The announcement came just hours after multiple explosions were reported across Caracas and other parts of the country, with witnesses describing airstrikes and widespread power outages. Trump’s statement was quickly amplified by senior administration officials, including Pete Hegseth and Karoline Leavitt, who shared the message on X as speculation swirled about the scope and targets of the operation.
Maduro, who has clung to power through what critics and international observers have long described as rigged elections, has been a top target of U.S. law enforcement for years. Washington has accused him of running—or at minimum directing—the Cartel of the Suns, an international cocaine trafficking network allegedly embedded within Venezuela’s regime. In 2020, U.S. prosecutors charged Maduro with narco-terrorism, accusing him and senior officials of conspiring to “flood” the United States with cocaine. A $50 million U.S. reward remains in place for information leading to his arrest or conviction.

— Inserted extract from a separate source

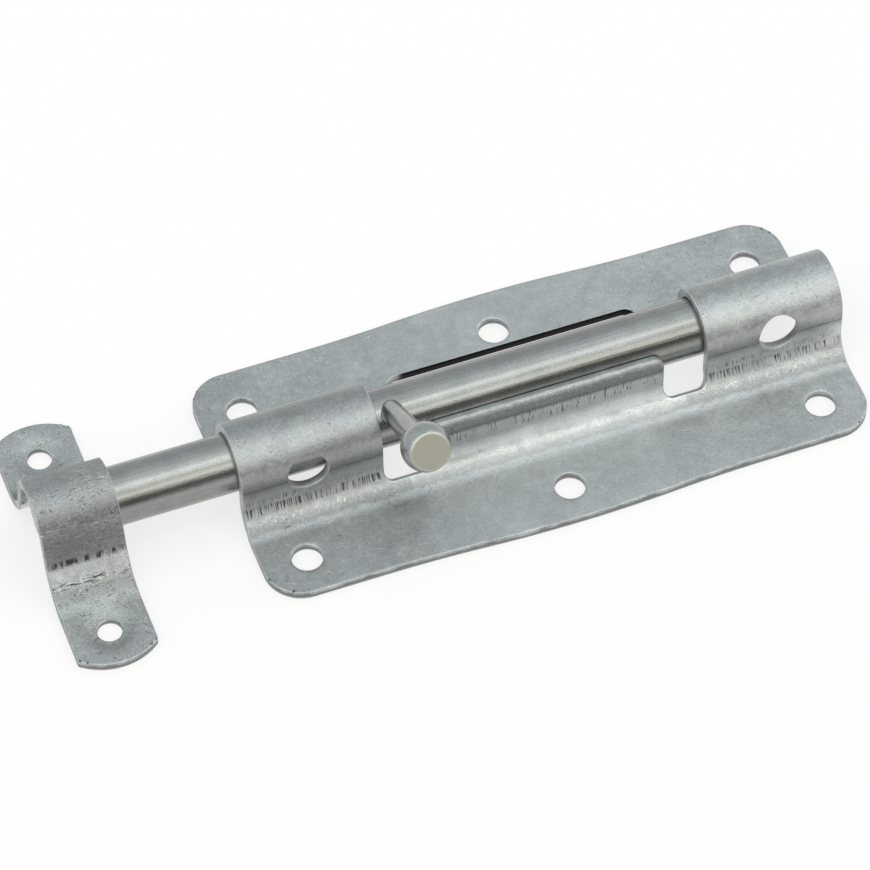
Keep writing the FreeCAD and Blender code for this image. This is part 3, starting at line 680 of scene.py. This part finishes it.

Venezuela’s government had not formally responded to Trump’s claim as of early Saturday, but local reporting painted a picture of chaos and uncertainty on the ground. The Venezuelan daily El Nacional reported that large portions of Caracas were without electricity, with residents evacuating areas around Fuerte Tiuna, the country’s main military complex long believed to house Maduro’s personal bunker. The outlet also said La Carlota, Venezuela’s principal military airport, was struck during the overnight bombardment.
Shortly before Trump’s announcement, Venezuela’s defense minister, Vladimir Padrino López, addressed the nation in a video posted to Instagram, denouncing the strikes as an “invasion” and “the greatest outrage suffered by Venezuela.” Padrino López, who is himself wanted by U.S. authorities on drug trafficking charges, dismissed the narco-terrorism allegations and claimed the attacks were part of a U.S.-led regime-change effort. “Desperation is the invader’s ally,” he said, urging Venezuelans to avoid “chaos and anarchy” and calling on the international community to condemn the United States.
Trump said further details on the operation, including how Maduro was taken into custody and where he was flown, would be released later in the day during a press conference at Mar-a-Lago, setting the stage for what could be one of the most consequential developments in U.S.–Venezuela relations in decades.